A political scientist at Middle Tennessee State University is predicting next year's race for governor could go down in the books as the state's most expensive race ever.
Kent Syler, an instructor at MTSU and former campaign manager to U.S. Rep. Bart Gordon, says the battle to succeed Gov. Bill Haslam should easily eclipse the $20 million he spent to win the office in 2010 and is likely to surpass the state record $34 million that went into the 2006 Senate campaigns of Bob Corker and Harold Ford, Jr.
The Tennessean reports that the candidates for governor have so far raised $8.4 million, and they've already spent $1.2 million. That's even though the primaries are still more than a year away and the field is still being set.
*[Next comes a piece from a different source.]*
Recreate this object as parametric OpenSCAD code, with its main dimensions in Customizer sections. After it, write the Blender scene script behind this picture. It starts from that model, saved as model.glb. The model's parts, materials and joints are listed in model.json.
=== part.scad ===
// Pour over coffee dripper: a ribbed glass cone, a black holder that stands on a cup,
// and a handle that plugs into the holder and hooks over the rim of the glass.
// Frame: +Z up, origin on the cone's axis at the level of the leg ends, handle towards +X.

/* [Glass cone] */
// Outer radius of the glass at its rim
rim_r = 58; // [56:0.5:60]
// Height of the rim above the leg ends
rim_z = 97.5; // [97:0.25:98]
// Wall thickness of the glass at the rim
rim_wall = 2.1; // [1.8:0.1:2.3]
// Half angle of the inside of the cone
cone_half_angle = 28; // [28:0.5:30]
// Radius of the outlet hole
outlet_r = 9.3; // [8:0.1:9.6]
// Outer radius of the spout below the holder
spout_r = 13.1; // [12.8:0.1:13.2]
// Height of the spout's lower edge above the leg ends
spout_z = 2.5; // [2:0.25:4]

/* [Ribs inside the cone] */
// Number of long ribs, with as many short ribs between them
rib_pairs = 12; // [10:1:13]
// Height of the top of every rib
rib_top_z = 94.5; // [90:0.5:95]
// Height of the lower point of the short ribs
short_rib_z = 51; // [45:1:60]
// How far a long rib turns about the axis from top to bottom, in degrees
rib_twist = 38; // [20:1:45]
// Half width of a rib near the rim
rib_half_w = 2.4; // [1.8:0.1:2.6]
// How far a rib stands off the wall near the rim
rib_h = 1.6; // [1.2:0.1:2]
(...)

Syler estimates $35 million to $40 million could go into the 2018 campaign. A major reason is the three multimillionaires who have already entered the race: Republican businessmen Randy Boyd and Bill Lee and Nashville's Democratic former mayor, Karl Dean.
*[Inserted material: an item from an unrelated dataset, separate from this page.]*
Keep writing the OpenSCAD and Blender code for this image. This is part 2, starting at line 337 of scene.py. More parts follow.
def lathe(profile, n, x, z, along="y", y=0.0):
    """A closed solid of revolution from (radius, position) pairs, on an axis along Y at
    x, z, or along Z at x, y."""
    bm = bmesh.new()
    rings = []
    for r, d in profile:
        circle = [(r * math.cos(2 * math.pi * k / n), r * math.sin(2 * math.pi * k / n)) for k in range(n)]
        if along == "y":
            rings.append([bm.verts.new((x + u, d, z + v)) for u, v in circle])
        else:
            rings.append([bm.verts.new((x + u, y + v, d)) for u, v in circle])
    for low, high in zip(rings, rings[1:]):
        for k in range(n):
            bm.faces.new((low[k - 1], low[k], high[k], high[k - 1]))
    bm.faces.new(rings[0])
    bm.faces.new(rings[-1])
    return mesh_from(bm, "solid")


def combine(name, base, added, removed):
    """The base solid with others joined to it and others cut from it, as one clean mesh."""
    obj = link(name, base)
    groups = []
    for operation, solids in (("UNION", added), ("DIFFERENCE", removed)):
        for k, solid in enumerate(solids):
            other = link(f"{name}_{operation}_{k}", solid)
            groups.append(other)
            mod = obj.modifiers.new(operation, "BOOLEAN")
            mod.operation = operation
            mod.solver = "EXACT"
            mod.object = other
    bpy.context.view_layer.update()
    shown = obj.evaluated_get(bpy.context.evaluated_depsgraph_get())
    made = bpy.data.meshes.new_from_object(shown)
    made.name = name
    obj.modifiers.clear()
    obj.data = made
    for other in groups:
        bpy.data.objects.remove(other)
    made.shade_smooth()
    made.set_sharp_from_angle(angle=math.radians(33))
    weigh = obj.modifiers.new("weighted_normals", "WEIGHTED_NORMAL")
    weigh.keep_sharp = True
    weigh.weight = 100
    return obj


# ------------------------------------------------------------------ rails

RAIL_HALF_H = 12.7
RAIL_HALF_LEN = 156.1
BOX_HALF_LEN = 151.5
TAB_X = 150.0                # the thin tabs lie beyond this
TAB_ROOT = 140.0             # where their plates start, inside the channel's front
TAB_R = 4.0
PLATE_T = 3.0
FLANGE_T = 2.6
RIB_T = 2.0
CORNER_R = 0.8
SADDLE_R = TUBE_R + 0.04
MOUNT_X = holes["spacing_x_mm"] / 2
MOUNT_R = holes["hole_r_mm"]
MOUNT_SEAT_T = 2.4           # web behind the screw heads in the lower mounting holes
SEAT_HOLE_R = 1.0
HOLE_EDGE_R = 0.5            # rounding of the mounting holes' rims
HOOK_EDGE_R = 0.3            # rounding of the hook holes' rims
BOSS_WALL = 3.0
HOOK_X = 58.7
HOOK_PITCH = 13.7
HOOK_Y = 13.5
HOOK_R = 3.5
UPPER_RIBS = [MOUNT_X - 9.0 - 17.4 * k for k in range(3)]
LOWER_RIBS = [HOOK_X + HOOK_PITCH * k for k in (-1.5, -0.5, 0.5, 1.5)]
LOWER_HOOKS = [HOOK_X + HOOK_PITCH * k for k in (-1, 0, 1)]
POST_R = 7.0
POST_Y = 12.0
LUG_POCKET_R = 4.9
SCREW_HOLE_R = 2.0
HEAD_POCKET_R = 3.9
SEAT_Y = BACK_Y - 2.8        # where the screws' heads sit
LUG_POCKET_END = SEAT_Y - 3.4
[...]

"And if Representative Diane Black, who is one of the wealthiest members of Congress, decides to enter the race, that could take it to a whole new level," Syler says.
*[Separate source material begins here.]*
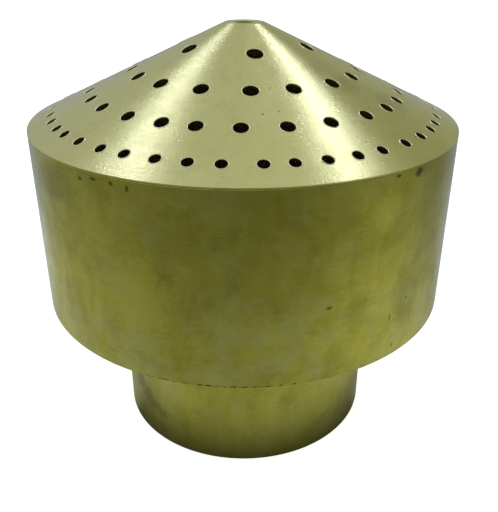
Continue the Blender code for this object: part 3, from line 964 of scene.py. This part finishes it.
def reflected_floor():
    """What the brass sees of the table: dark by the neck's foot, dim in front, bright and cool behind.

    The camera and the lamps don't see this disc, so its brightness is only that of the reflections.
    """
    disc = stage_disc("floor_in_reflections", -0.0004)
    n = glowing("floor_in_reflections")
    x, y, _ = n.split(n.place())
    radius = n.length(x, y)
    safe = n.math("MAXIMUM", radius, 0.01)
    facing = n.math("DIVIDE", n.times(y, -1.0), safe)
    across = n.math("DIVIDE", x, safe)
    # The dark foot and the dim front are painted shadow on the table, seen only in the brass's reflections.
    foot = n.ramp(radius, 31.0, 57.0, 0.10, 1.0, "SMOOTHSTEP")
    for pale in (n.ramp(facing, 0.0, -0.6, 0.0, 0.95), n.ramp(across, -0.88, -0.99, 0.0, 0.70),
                 n.ramp(across, 0.88, 0.99, 0.0, 0.45)):
        foot = n.math("MAXIMUM", foot, pale)
    far = n.ramp(radius, 105.0, 250.0, 1.0, 0.50)
    lean = n.times(n.math("POWER", across, 3.0), facing, n.ramp(radius, 50.0, 110.0, 0.0, 0.62))
    back = n.times(n.ramp(facing, -0.3, -0.95), n.ramp(n.times(across, across), 0.0, 0.14, 0.2, 1.0),
                   n.ramp(across, -0.6, 0.6, 0.9, 1.5))
    dim = n.times(n.ramp(facing, 0.45, 1.0, 0.0, 0.52), n.ramp(radius, 45.0, 180.0, 0.35, 1.0))
    strength = n.times(foot, far, n.math("SUBTRACT", 1.0, dim), n.plus(1.0, lean), n.plus(1.0, back))
    n.put(n.shader.inputs["Emission Strength"], n.times(strength, TABLE_GLOW))
    n.put(n.shader.inputs["Emission Color"], n.mix(n.ramp(facing, -0.3, -0.8), WHITE, rgba(TABLE_BEHIND)))
    disc.data.materials.append(n.owner)
    disc.visible_camera = False
    disc.visible_diffuse = False


def stage_disc(name, height):
    form = bmesh.new()
    bmesh.ops.create_circle(form, cap_ends=True, segments=96, radius=STAGE_RADIUS,
                            matrix=Matrix.Translation((0, 0, height)))
    mesh = bpy.data.meshes.new(name)
    form.to_mesh(mesh)
    form.free()
    disc = add_piece(name, mesh)
    disc.visible_shadow = False
    disc.visible_transmission = False
    return disc


def make_stage():
    """A pale floor and a white backdrop for the camera, and the darker table that the brass mirrors."""
    floor = stage_disc("floor", -0.0002)
    floor.data.materials.append(glowing("floor", 0.9, FLOOR_GLOW).owner)
    floor.visible_glossy = False
    reflected_floor()

    form = bmesh.new()
    bmesh.ops.create_uvsphere(form, u_segments=48, v_segments=24, radius=BACKDROP_RADIUS)
    mesh = bpy.data.meshes.new("backdrop")
    form.to_mesh(mesh)
    form.free()
    dome = add_piece("backdrop", mesh)
    mesh.materials.append(glowing("backdrop", specular=0.5).owner)
    dome.visible_diffuse = False
    dome.visible_glossy = False
    dome.visible_transmission = False
    dome.visible_shadow = False


def area_light(name, direction, azimuth, size, radiance):
    """A lamp whose reflection runs along one generator of the cone, at an azimuth from the front."""
    data = bpy.data.lights.new(name, "AREA")
    data.shape = "RECTANGLE"
    data.size, data.size_y = size
    data.energy = radiance * math.pi * size[0] * size[1]
    data.color = WINDOW_COLOUR
    light = bpy.data.objects.new(name, data)
    away = Vector(direction).normalized()
    turn = math.radians(azimuth)
    length = away.cross(Vector((math.cos(turn), math.sin(turn), 0.0))).normalized()
    facing = Matrix((length.cross(away), length, away)).transposed().to_4x4()
    centre = Vector((0, 0, RIM_HEIGHT)) * MM
    light.matrix_world = Matrix.Translation(centre + away * LAMP_DISTANCE) @ facing
    bpy.context.scene.collection.objects.link(light)


def make_light():
    """A room that is brighter overhead and warmer on the right, and window strips behind the nozzle."""
    n = Nodes(bpy.data.worlds.new("room"))
    bpy.context.scene.world = n.owner
    way = n.add("ShaderNodeTexCoord").outputs["Generated"]
    x, _, z = n.split(way)
    dull = n.add("ShaderNodeVectorMath", {0: way, 1: DULL_PATCH}, operation="DOT_PRODUCT").outputs["Value"]
    up = n.plus(n.ramp(z, 0.0, 1.0, HORIZON_LIGHT, OVERHEAD_LIGHT), n.ramp(z, 0.82, 1.0, 0.0, ZENITH_LIGHT))
    glow = n.times(up, n.ramp(x, -0.5, 0.5, 1.10, 0.84), n.ramp(dull, 0.93, 0.99, 1.0, 0.82, "SMOOTHSTEP"))
    n.put(n.shader.inputs["Strength"], glow)
    n.put(n.shader.inputs["Color"], n.mix(n.ramp(x, 0.0, 0.5), WHITE, rgba(WARM_SIDE)))

    for window in WINDOWS:
        area_light(*window)
    bpy.context.scene.view_settings.view_transform = "Standard"


make_camera()
make_stage()
make_light()
make_cap()
make_drum()
make_neck()
make_straightener()
make_distributor()
make_fixings()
To reach Syler's prediction, the general election would also need to be competitive. Recent history suggests that it is likely to be.
The party of a new president typically suffers a setback in the election held two years after he takes office. That means Democrats should get a boost in 2018.
The trend seems to apply to the governor's race, Syler notes. The last time a Tennessean took the governor's office when his party held the White House was 1970. That year, Republican Winfield Dunn won an upset victory.
"I think chances are pretty good that we're going to have, at least on paper, a pretty competitive general election," Syler says.